Limitations of Service Process Management:

1. Over-Standardization and Reduced Flexibility

A core limitation is the risk of excessive rigidity. Strict process management can create inflexible, bureaucratic systems that cannot adapt to unique customer needs or unexpected situations. Employees may become rule-following automatons, unable or unwilling to exercise judgment for customer service recovery or personalization. This “one-size-fits-all” approach can frustrate both employees and customers, especially in services requiring high customization or empathy, ultimately stifling innovation and responsiveness to individual circumstances.

2. High Implementation and Maintenance Cost

Designing, documenting, training for, and monitoring service processes requires significant investment in time, technology, and expertise. For SMEs, these upfront and ongoing costs can be prohibitive. The need for specialized software, consultants, and dedicated process managers adds to overhead. Furthermore, the cost of continuous auditing and updating processes to keep them relevant can divert resources from other critical areas, making it a substantial financial commitment that may not yield immediate ROI.

3. Employee Resistance and Demotivation

Frontline staff may perceive process management as a form of micromanagement or de-skilling, reducing their autonomy and turning creative problem-solving into routine tasks. This can lead to resistance, lower morale, and higher turnover. Employees who joined for customer interaction may feel their role is diminished to following a script. Without careful change management and involvement in process design, these tools can create an “us vs. them” culture, undermining the very service quality they aim to improve.

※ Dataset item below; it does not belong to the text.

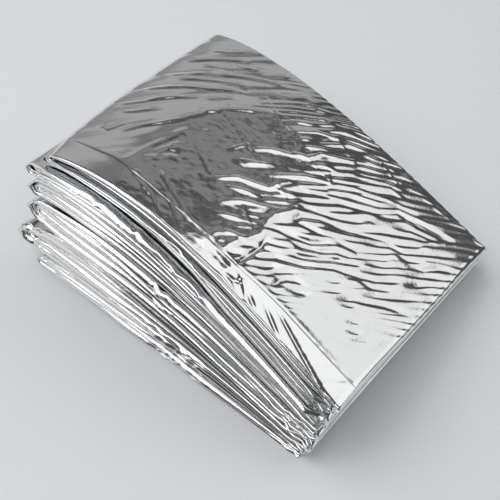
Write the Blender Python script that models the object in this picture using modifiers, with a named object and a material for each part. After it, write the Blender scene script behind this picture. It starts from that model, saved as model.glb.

4. Inability to Fully Capture Human and Emotional Elements

Service processes often struggle to codify the “soft” aspects of service—empathy, rapport-building, tone, and spontaneous problem-solving. A process map can show what to do, but not necessarily how to do it with genuine care. This limitation means quality can remain inconsistent even with perfect process adherence if the human element is neglected. The emotional labor and interpersonal skills critical to service encounters often defy precise standardization, leaving a gap between procedural compliance and true service excellence.

5. Potential for Creating Internal Silos

Process management can inadvertently reinforce functional boundaries. When processes are owned and optimized within specific departments (e.g., sales, operations, support), it can lead to sub-optimization—where one department’s efficiency gains create bottlenecks or poorer service for another. The focus on individual process metrics can discourage cross-functional collaboration, making it harder to manage the end-to-end customer journey seamlessly, which is often where the most significant service failures and opportunities lie.

6. Risk of Obsolescence in Dynamic Markets

In fast-changing industries, a well-defined process can become obsolete quickly. New technologies, competitor actions, or shifting customer expectations can render a meticulously managed process inefficient or irrelevant. The rigidity of formalized processes can slow down an organization’s ability to pivot or innovate, creating a competitive disadvantage. The time and effort required to redesign and re-implement processes mean the organization may be slow to respond to market disruptions.

7. Measurement Paradox and Misaligned Incentives

A key limitation is the paradox of measurement: not everything that matters can be easily measured, and not everything measured truly matters. Over-reliance on quantitative process metrics (e.g., call duration, steps completed) can incentivize gaming the system—employees may rush calls or skip steps to meet targets, thereby undermining actual service quality. This can lead to a focus on process compliance over genuine customer outcomes, creating a disconnect between operational performance and real customer satisfaction.